Why Higher Dollar Means Bank of Canada Can Keep Interest Rates Unchanged

The Canadian dollar is on a tear, and some think that a correction is due, but over the longterm the CDN dollar is strong given the nature of the economy. Bank of Canada Governor Mark Carney has noted the trend but also considers it some good news if the Bank of Canada is going to fulfill their pledge to keep interest rates the same for another quarter.

So why is it a good thing that the dollar is high if you’re going to plan to keep interest rates the same?

Simply put, in a global economy the laws of supply and demand hold true for foreign currency trades just anything else. So think about it for a moment: if the interest increase, that means that short term investments will adjust accordingly, and thus investment into Canadian financial instruments look better compared to other countries. As such, you’d find an increase in demand for the CDN currency thereby driving up the price.

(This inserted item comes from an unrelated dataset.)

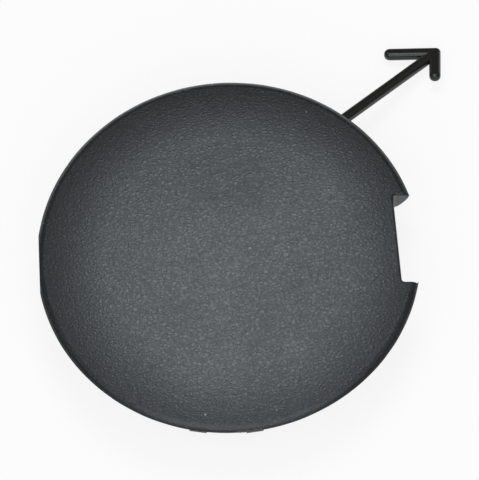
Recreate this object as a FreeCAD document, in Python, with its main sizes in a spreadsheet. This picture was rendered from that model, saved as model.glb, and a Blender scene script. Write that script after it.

If the Canadian dollar is around par with the American Greenback, then keeping the interest rate unchanged won’t cause a short term jump in demand for CDN $. If the bank were to increase interest rates then you’d certainly see a spike in appreciation for the CDN $ vs. the USD $. Canadians would be paying less for American dollars, our exports would be more expensive, but we’d be able to import more.

So as it stands the Bank of Canada doesn’t mind the higher dollar as it gives another strong reason why they can keep the interest rate unchanged for at least another quarter.